Task statement – All of the material below is to be repeated exactly.

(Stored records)
++++++

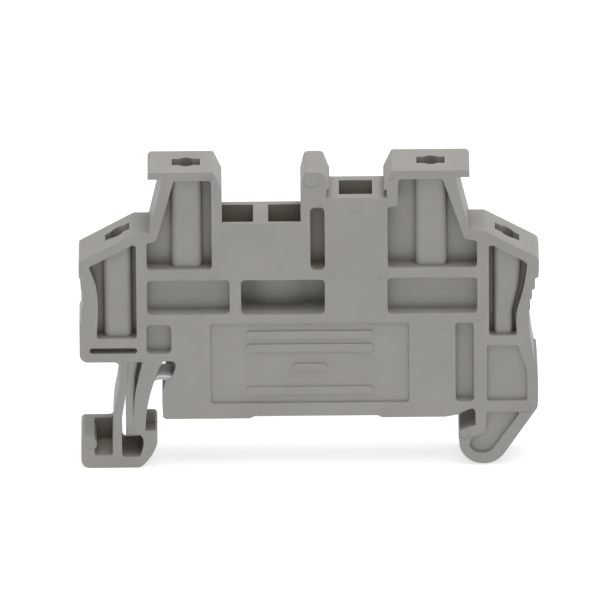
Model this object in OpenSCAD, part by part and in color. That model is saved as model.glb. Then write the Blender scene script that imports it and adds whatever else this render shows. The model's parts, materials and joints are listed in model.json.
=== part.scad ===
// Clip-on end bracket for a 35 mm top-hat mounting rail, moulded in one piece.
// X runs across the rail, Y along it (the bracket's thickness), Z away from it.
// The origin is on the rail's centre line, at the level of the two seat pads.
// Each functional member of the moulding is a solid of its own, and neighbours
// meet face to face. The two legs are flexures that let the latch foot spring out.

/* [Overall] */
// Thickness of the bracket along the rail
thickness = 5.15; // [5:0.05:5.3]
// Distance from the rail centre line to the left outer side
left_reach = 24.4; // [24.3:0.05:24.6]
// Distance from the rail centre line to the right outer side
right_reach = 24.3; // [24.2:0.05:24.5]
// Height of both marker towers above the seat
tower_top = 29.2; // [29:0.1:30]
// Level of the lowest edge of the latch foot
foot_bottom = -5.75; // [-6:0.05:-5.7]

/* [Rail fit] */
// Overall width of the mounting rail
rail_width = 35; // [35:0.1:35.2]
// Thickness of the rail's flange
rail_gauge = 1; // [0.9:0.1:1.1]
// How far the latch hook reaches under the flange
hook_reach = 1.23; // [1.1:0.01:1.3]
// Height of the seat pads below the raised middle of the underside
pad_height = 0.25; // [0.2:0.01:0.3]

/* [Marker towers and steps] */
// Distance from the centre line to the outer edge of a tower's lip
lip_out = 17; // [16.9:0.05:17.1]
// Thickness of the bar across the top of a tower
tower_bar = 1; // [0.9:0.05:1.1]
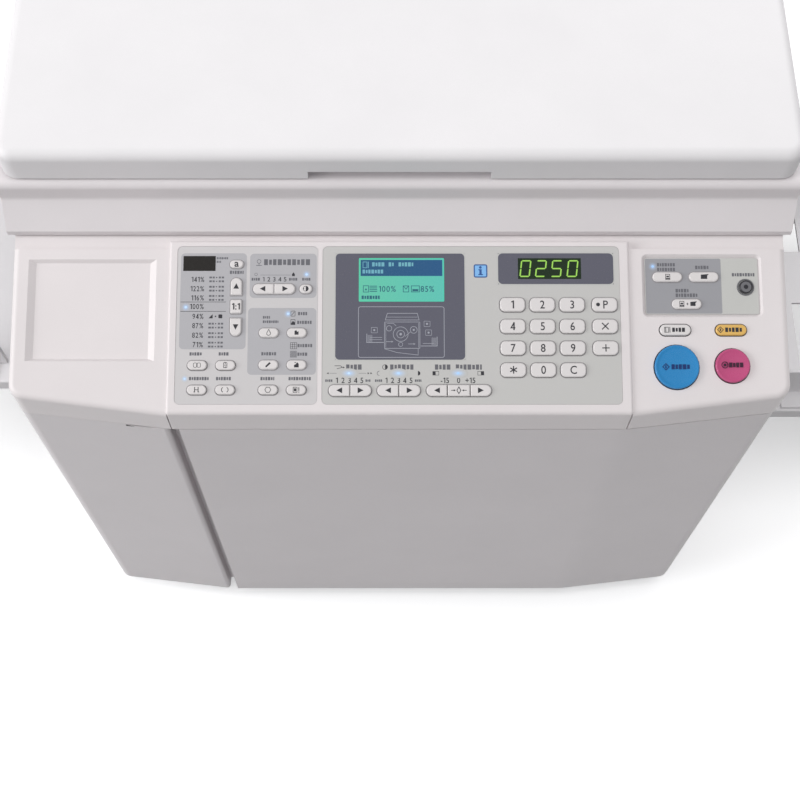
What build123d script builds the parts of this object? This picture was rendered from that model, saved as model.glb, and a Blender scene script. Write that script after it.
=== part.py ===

++++++

Expected answer –
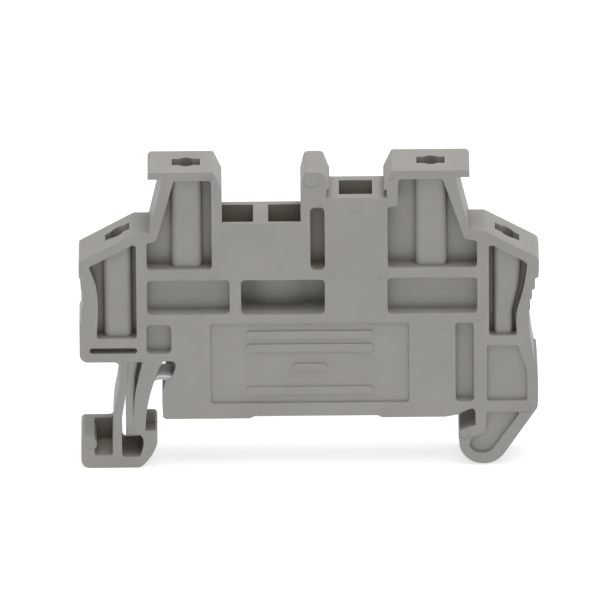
Model this object in OpenSCAD, part by part and in color. That model is saved as model.glb. Then write the Blender scene script that imports it and adds whatever else this render shows. The model's parts, materials and joints are listed in model.json.
=== part.scad ===
// Clip-on end bracket for a 35 mm top-hat mounting rail, moulded in one piece.
// X runs across the rail, Y along it (the bracket's thickness), Z away from it.
// The origin is on the rail's centre line, at the level of the two seat pads.
// Each functional member of the moulding is a solid of its own, and neighbours
// meet face to face. The two legs are flexures that let the latch foot spring out.

/* [Overall] */
// Thickness of the bracket along the rail
thickness = 5.15; // [5:0.05:5.3]
// Distance from the rail centre line to the left outer side
left_reach = 24.4; // [24.3:0.05:24.6]
// Distance from the rail centre line to the right outer side
right_reach = 24.3; // [24.2:0.05:24.5]
// Height of both marker towers above the seat
tower_top = 29.2; // [29:0.1:30]
// Level of the lowest edge of the latch foot
foot_bottom = -5.75; // [-6:0.05:-5.7]

/* [Rail fit] */
// Overall width of the mounting rail
rail_width = 35; // [35:0.1:35.2]
// Thickness of the rail's flange
rail_gauge = 1; // [0.9:0.1:1.1]
// How far the latch hook reaches under the flange
hook_reach = 1.23; // [1.1:0.01:1.3]
// Height of the seat pads below the raised middle of the underside
pad_height = 0.25; // [0.2:0.01:0.3]

/* [Marker towers and steps] */
// Distance from the centre line to the outer edge of a tower's lip
lip_out = 17; // [16.9:0.05:17.1]
// Thickness of the bar across the top of a tower
tower_bar = 1; // [0.9:0.05:1.1]
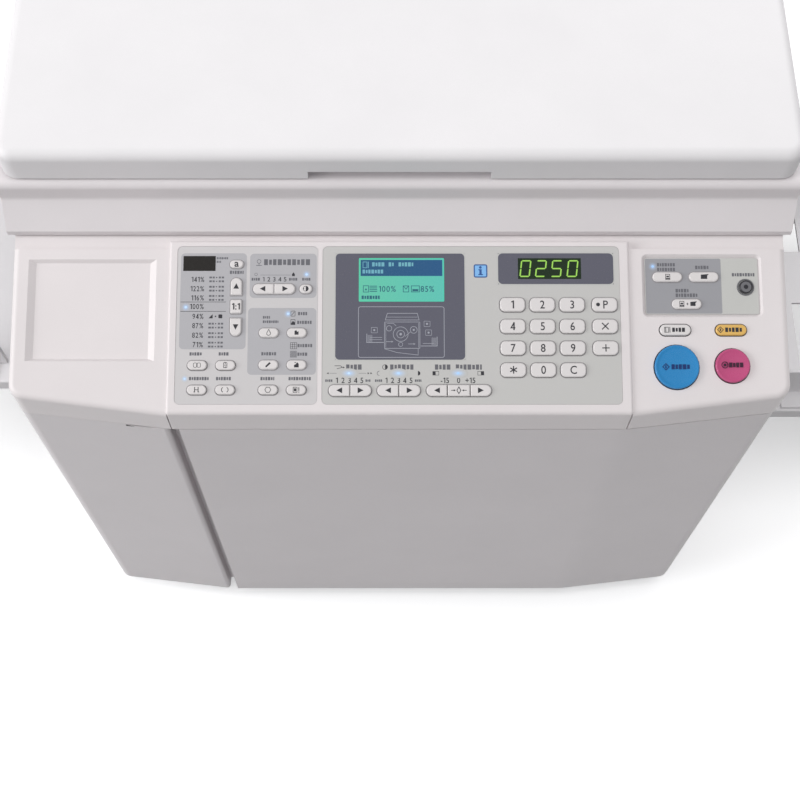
What build123d script builds the parts of this object? This picture was rendered from that model, saved as model.glb, and a Blender scene script. Write that script after it.
=== part.py ===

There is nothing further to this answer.